- Task requirements -
Reproduce each line exactly, including spacing and punctuation.

::::::

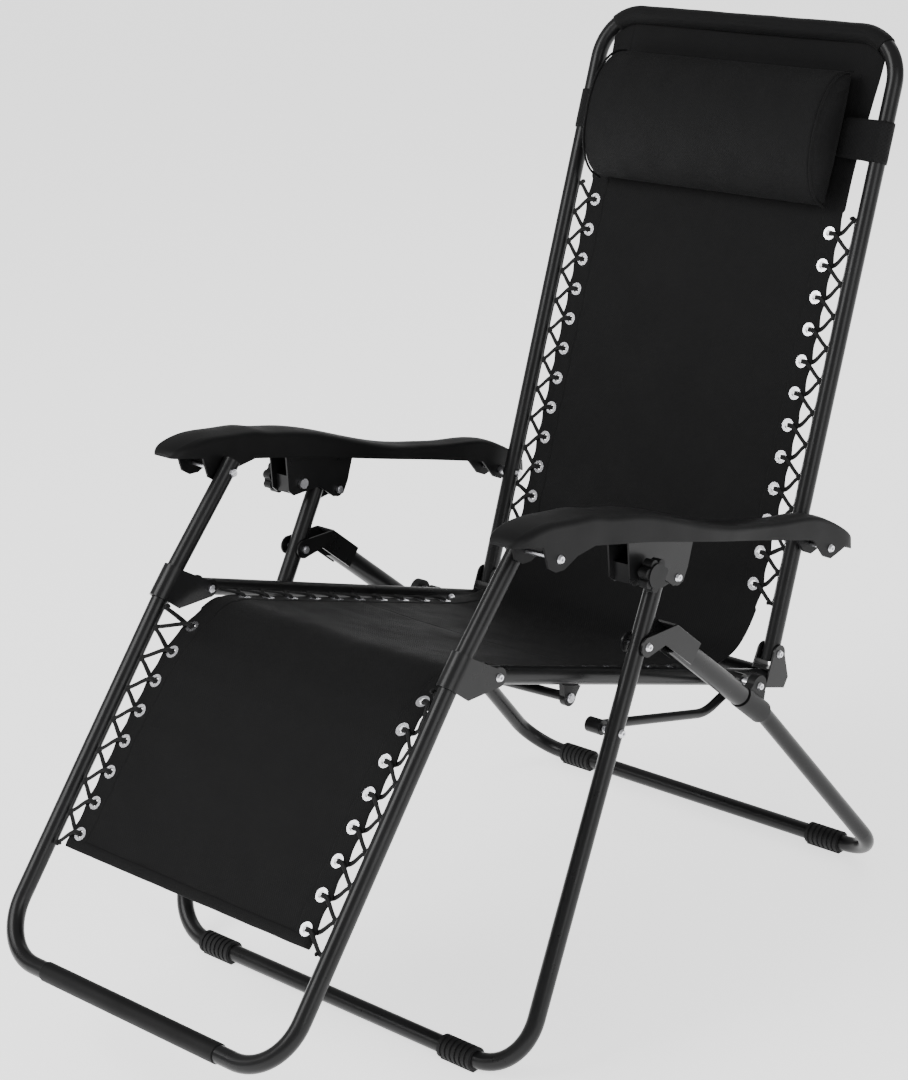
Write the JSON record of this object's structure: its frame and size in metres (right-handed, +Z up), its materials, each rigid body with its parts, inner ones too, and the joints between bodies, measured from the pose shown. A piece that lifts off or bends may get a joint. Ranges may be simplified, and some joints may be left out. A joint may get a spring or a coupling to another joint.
{
  "type": "zero gravity recliner",
  "caption": "Folding lounge recliner on scissor tube legs, with a laced textile sling, linked back and leg rest, padded head pillow and armrests with lock knobs.",
  "frame": {"origin": "centre of the bounding box at floor level", "axes": "+Z up, +X the sitter's left side, -Y the front that the sitter faces"},
  "size_m": [0.666, 1.2412, 1.1191],
  "materials": {
    "frame_coat": "satin black powder coat over steel tube",
    "black_plastic": "fine-grained moulded black plastic",
    "arm_plastic": "fine-grained moulded charcoal plastic with a soft sheen",
    "foot_rubber": "ribbed black rubber",
    "bar_cover": "matt black sleeve",
    "zinc_steel": "bright zinc plated steel",
    "eyelet_metal": "bright rolled eyelets",
    "sling_fabric": "plain woven black textile",
    "cord": "braided black elastic cord",
    "pillow_fabric": "padded woven black textile",
    "strap_web": "black elastic webbing"
  },
  "bodies": {
    "legs": {"rear_leg_frame": "frame_coat", "rear_feet": "foot_rubber", "leg_collar_left": "black_plastic", "leg_collar_right": "black_plastic", "leg_sleeve_left": "frame_coat", "leg_sleeve_right": "frame_coat", "fork_bracket_left": "frame_coat", "fork_bracket_right": "frame_coat", "leg_pivot_fasteners": "zinc_steel", "front_leg_frame": "frame_coat", "front_feet": "foot_rubber", "leg_top_plugs": "black_plastic", "link_front_fasteners": "zinc_steel", "seat_pivot_fasteners": "zinc_steel", "link_rod_left": "frame_coat", "link_rod_right": "frame_coat"},
    "seat": {"seat_frame": "frame_coat", "seat_rear_bracket_left": "frame_coat", "seat_rear_bracket_right": "frame_coat", "seat_brace": "frame_coat", "seat_brace_screws": "zinc_steel", "sling_seat": "sling_fabric", "seat_grommets": "eyelet_metal", "lace_seat_left": "cord", "lace_seat_right": "cord", "back_pivot_fasteners": "zinc_steel", "foot_pivot_fasteners": "zinc_steel"},
    "back": {"back_frame": "frame_coat", "sling_back": "sling_fabric", "back_grommets": "eyelet_metal", "lace_back_left": "cord", "lace_back_right": "cord", "arm_rear_bolt_left": "zinc_steel", "arm_rear_bolt_right": "zinc_steel"},
    "pillow": {"pillow": "pillow_fabric", "pillow_straps": "strap_web"},
    "leg_rest": {"foot_frame": "frame_coat", "foot_bracket_left": "frame_coat", "foot_bracket_right": "frame_coat", "foot_bar_cover": "bar_cover", "sling_leg": "sling_fabric", "leg_grommets": "eyelet_metal", "lace_leg_left": "cord", "lace_leg_right": "cord"},
    "arm_left": {"armrest_left": "arm_plastic", "arm_front_bolt_left": "zinc_steel"},
    "slider_left": {"arm_slider_left": "frame_coat", "knob_stud_left": "zinc_steel", "slider_pivot_bolt_left": "zinc_steel"},
    "knob_left": {"lock_knob_left": "black_plastic"},
    "arm_right": {"armrest_right": "arm_plastic", "arm_front_bolt_right": "zinc_steel"},
    "slider_right": {"arm_slider_right": "frame_coat", "knob_stud_right": "zinc_steel", "slider_pivot_bolt_right": "zinc_steel"},
    "knob_right": {"lock_knob_right": "black_plastic"}
  },
  "joints": [
    {"name": "seat_tilt", "type": "hinge", "parent": "legs", "child": "seat", "pos_m": [0, 0.207, 0.3473], "axis": [1, 0, 0], "range_deg": [-10.9, 0]},
    {"name": "recline", "type": "hinge", "parent": "seat", "child": "back", "pos_m": [0, 0.302, 0.35], "axis": [-1, 0, 0], "range_deg": [0, 40]},
    {"name": "leg_rest_lift", "type": "hinge", "parent": "seat", "child": "leg_rest", "pos_m": [0, -0.23, 0.5], "axis": [-1, 0, 0], "range_deg": [0, 40]},
    {"name": "arm_recline_left", "type": "hinge", "parent": "back", "child": "arm_left", "pos_m": [0, 0.35819, 0.48908], "axis": [1, 0, 0], "range_deg": [0, 40]},
    {"name": "slider_tilt_left", "type": "hinge", "parent": "legs", "child": "slider_left", "pos_m": [0, 0.043, 0.548], "axis": [1, 0, 0], "range_deg": [-10.9, 0]},
    {"name": "knob_turn_left", "type": "hinge", "parent": "slider_left", "child": "knob_left", "pos_m": [0.325, -0.022, 0.575], "axis": [1, 0, 0], "continuous": true},
    {"name": "arm_recline_right", "type": "hinge", "parent": "back", "child": "arm_right", "pos_m": [0, 0.35819, 0.48908], "axis": [1, 0, 0], "range_deg": [0, 40]},
    {"name": "slider_tilt_right", "type": "hinge", "parent": "legs", "child": "slider_right", "pos_m": [0, 0.043, 0.548], "axis": [1, 0, 0], "range_deg": [-10.9, 0]},
    {"name": "knob_turn_right", "type": "hinge", "parent": "slider_right", "child": "knob_right", "pos_m": [-0.325, -0.022, 0.575], "axis": [-1, 0, 0], "continuous": true},
    {"name": "pillow_slide", "type": "slide", "parent": "back", "child": "pillow", "axis": [0, 0.3746, 0.9272], "range_m": [-0.25, 0.03]}
  ],
  "couplings": [
    {"joint": "seat_tilt", "follows": "recline", "ratio": -0.27},
    {"joint": "leg_rest_lift", "follows": "recline", "ratio": 1},
    {"joint": "arm_recline_left", "follows": "recline", "ratio": 1},
    {"joint": "slider_tilt_left", "follows": "recline", "ratio": -0.27},
    {"joint": "arm_recline_right", "follows": "recline", "ratio": 1},
    {"joint": "slider_tilt_right", "follows": "recline", "ratio": -0.27}
  ]
}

::::::

- Solution to this task -
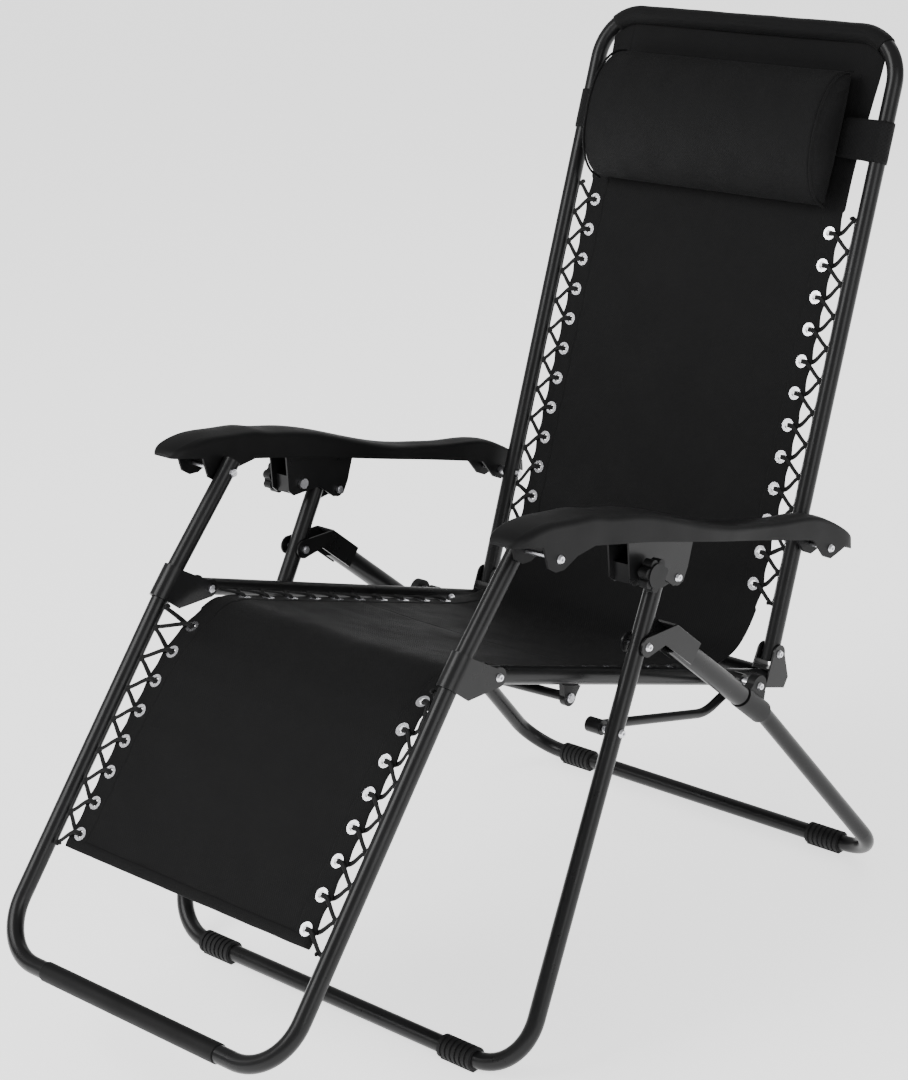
Write the JSON record of this object's structure: its frame and size in metres (right-handed, +Z up), its materials, each rigid body with its parts, inner ones too, and the joints between bodies, measured from the pose shown. A piece that lifts off or bends may get a joint. Ranges may be simplified, and some joints may be left out. A joint may get a spring or a coupling to another joint.
{
  "type": "zero gravity recliner",
  "caption": "Folding lounge recliner on scissor tube legs, with a laced textile sling, linked back and leg rest, padded head pillow and armrests with lock knobs.",
  "frame": {"origin": "centre of the bounding box at floor level", "axes": "+Z up, +X the sitter's left side, -Y the front that the sitter faces"},
  "size_m": [0.666, 1.2412, 1.1191],
  "materials": {
    "frame_coat": "satin black powder coat over steel tube",
    "black_plastic": "fine-grained moulded black plastic",
    "arm_plastic": "fine-grained moulded charcoal plastic with a soft sheen",
    "foot_rubber": "ribbed black rubber",
    "bar_cover": "matt black sleeve",
    "zinc_steel": "bright zinc plated steel",
    "eyelet_metal": "bright rolled eyelets",
    "sling_fabric": "plain woven black textile",
    "cord": "braided black elastic cord",
    "pillow_fabric": "padded woven black textile",
    "strap_web": "black elastic webbing"
  },
  "bodies": {
    "legs": {"rear_leg_frame": "frame_coat", "rear_feet": "foot_rubber", "leg_collar_left": "black_plastic", "leg_collar_right": "black_plastic", "leg_sleeve_left": "frame_coat", "leg_sleeve_right": "frame_coat", "fork_bracket_left": "frame_coat", "fork_bracket_right": "frame_coat", "leg_pivot_fasteners": "zinc_steel", "front_leg_frame": "frame_coat", "front_feet": "foot_rubber", "leg_top_plugs": "black_plastic", "link_front_fasteners": "zinc_steel", "seat_pivot_fasteners": "zinc_steel", "link_rod_left": "frame_coat", "link_rod_right": "frame_coat"},
    "seat": {"seat_frame": "frame_coat", "seat_rear_bracket_left": "frame_coat", "seat_rear_bracket_right": "frame_coat", "seat_brace": "frame_coat", "seat_brace_screws": "zinc_steel", "sling_seat": "sling_fabric", "seat_grommets": "eyelet_metal", "lace_seat_left": "cord", "lace_seat_right": "cord", "back_pivot_fasteners": "zinc_steel", "foot_pivot_fasteners": "zinc_steel"},
    "back": {"back_frame": "frame_coat", "sling_back": "sling_fabric", "back_grommets": "eyelet_metal", "lace_back_left": "cord", "lace_back_right": "cord", "arm_rear_bolt_left": "zinc_steel", "arm_rear_bolt_right": "zinc_steel"},
    "pillow": {"pillow": "pillow_fabric", "pillow_straps": "strap_web"},
    "leg_rest": {"foot_frame": "frame_coat", "foot_bracket_left": "frame_coat", "foot_bracket_right": "frame_coat", "foot_bar_cover": "bar_cover", "sling_leg": "sling_fabric", "leg_grommets": "eyelet_metal", "lace_leg_left": "cord", "lace_leg_right": "cord"},
    "arm_left": {"armrest_left": "arm_plastic", "arm_front_bolt_left": "zinc_steel"},
    "slider_left": {"arm_slider_left": "frame_coat", "knob_stud_left": "zinc_steel", "slider_pivot_bolt_left": "zinc_steel"},
    "knob_left": {"lock_knob_left": "black_plastic"},
    "arm_right": {"armrest_right": "arm_plastic", "arm_front_bolt_right": "zinc_steel"},
    "slider_right": {"arm_slider_right": "frame_coat", "knob_stud_right": "zinc_steel", "slider_pivot_bolt_right": "zinc_steel"},
    "knob_right": {"lock_knob_right": "black_plastic"}
  },
  "joints": [
    {"name": "seat_tilt", "type": "hinge", "parent": "legs", "child": "seat", "pos_m": [0, 0.207, 0.3473], "axis": [1, 0, 0], "range_deg": [-10.9, 0]},
    {"name": "recline", "type": "hinge", "parent": "seat", "child": "back", "pos_m": [0, 0.302, 0.35], "axis": [-1, 0, 0], "range_deg": [0, 40]},
    {"name": "leg_rest_lift", "type": "hinge", "parent": "seat", "child": "leg_rest", "pos_m": [0, -0.23, 0.5], "axis": [-1, 0, 0], "range_deg": [0, 40]},
    {"name": "arm_recline_left", "type": "hinge", "parent": "back", "child": "arm_left", "pos_m": [0, 0.35819, 0.48908], "axis": [1, 0, 0], "range_deg": [0, 40]},
    {"name": "slider_tilt_left", "type": "hinge", "parent": "legs", "child": "slider_left", "pos_m": [0, 0.043, 0.548], "axis": [1, 0, 0], "range_deg": [-10.9, 0]},
    {"name": "knob_turn_left", "type": "hinge", "parent": "slider_left", "child": "knob_left", "pos_m": [0.325, -0.022, 0.575], "axis": [1, 0, 0], "continuous": true},
    {"name": "arm_recline_right", "type": "hinge", "parent": "back", "child": "arm_right", "pos_m": [0, 0.35819, 0.48908], "axis": [1, 0, 0], "range_deg": [0, 40]},
    {"name": "slider_tilt_right", "type": "hinge", "parent": "legs", "child": "slider_right", "pos_m": [0, 0.043, 0.548], "axis": [1, 0, 0], "range_deg": [-10.9, 0]},
    {"name": "knob_turn_right", "type": "hinge", "parent": "slider_right", "child": "knob_right", "pos_m": [-0.325, -0.022, 0.575], "axis": [-1, 0, 0], "continuous": true},
    {"name": "pillow_slide", "type": "slide", "parent": "back", "child": "pillow", "axis": [0, 0.3746, 0.9272], "range_m": [-0.25, 0.03]}
  ],
  "couplings": [
    {"joint": "seat_tilt", "follows": "recline", "ratio": -0.27},
    {"joint": "leg_rest_lift", "follows": "recline", "ratio": 1},
    {"joint": "arm_recline_left", "follows": "recline", "ratio": 1},
    {"joint": "slider_tilt_left", "follows": "recline", "ratio": -0.27},
    {"joint": "arm_recline_right", "follows": "recline", "ratio": 1},
    {"joint": "slider_tilt_right", "follows": "recline", "ratio": -0.27}
  ]
}